Data records:
---*---

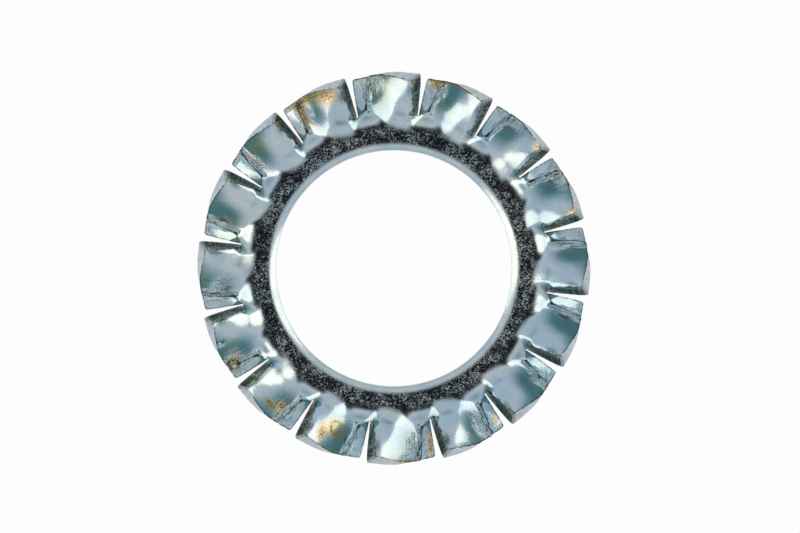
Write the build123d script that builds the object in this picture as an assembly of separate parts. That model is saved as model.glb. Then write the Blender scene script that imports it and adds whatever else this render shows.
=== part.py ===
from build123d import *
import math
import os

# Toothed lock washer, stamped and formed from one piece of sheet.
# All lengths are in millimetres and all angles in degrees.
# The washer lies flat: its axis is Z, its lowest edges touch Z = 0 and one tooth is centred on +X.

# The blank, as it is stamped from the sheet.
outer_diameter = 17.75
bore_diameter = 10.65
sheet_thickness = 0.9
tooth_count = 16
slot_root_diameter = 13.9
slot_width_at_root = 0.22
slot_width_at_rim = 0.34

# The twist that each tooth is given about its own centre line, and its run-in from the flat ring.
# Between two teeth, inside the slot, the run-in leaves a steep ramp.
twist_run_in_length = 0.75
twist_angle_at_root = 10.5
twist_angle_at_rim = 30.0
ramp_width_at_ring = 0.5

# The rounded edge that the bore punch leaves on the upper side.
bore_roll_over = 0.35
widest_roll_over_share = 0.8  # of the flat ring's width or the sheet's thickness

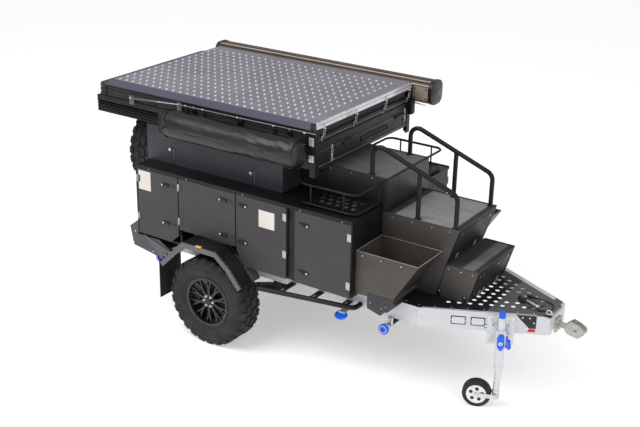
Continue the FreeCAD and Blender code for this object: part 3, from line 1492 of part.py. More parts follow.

---*---

WHAT YOU SHOULD DO |
Repeat the material word for word, in full.

FINISHED EXERCISE |
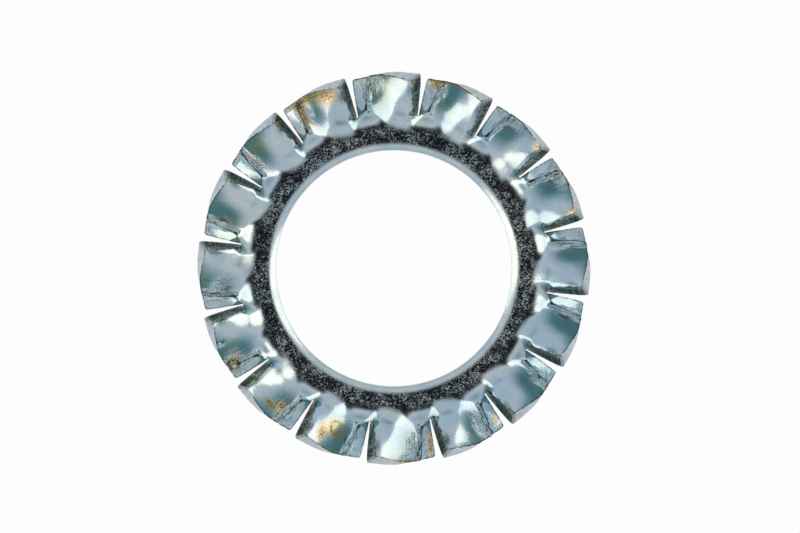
Write the build123d script that builds the object in this picture as an assembly of separate parts. That model is saved as model.glb. Then write the Blender scene script that imports it and adds whatever else this render shows.
=== part.py ===
from build123d import *
import math
import os

# Toothed lock washer, stamped and formed from one piece of sheet.
# All lengths are in millimetres and all angles in degrees.
# The washer lies flat: its axis is Z, its lowest edges touch Z = 0 and one tooth is centred on +X.

# The blank, as it is stamped from the sheet.
outer_diameter = 17.75
bore_diameter = 10.65
sheet_thickness = 0.9
tooth_count = 16
slot_root_diameter = 13.9
slot_width_at_root = 0.22
slot_width_at_rim = 0.34

# The twist that each tooth is given about its own centre line, and its run-in from the flat ring.
# Between two teeth, inside the slot, the run-in leaves a steep ramp.
twist_run_in_length = 0.75
twist_angle_at_root = 10.5
twist_angle_at_rim = 30.0
ramp_width_at_ring = 0.5

# The rounded edge that the bore punch leaves on the upper side.
bore_roll_over = 0.35
widest_roll_over_share = 0.8  # of the flat ring's width or the sheet's thickness

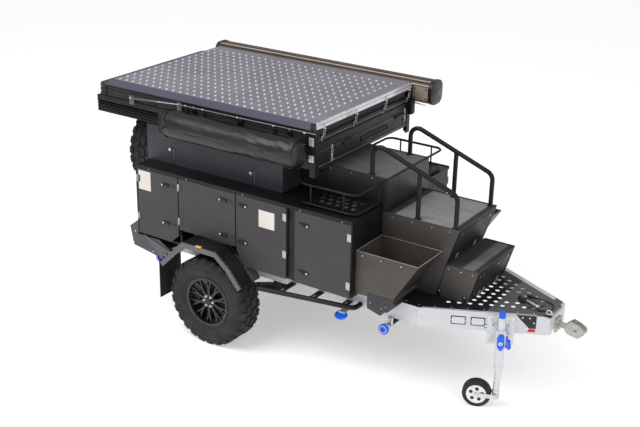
Continue the FreeCAD and Blender code for this object: part 3, from line 1492 of part.py. More parts follow.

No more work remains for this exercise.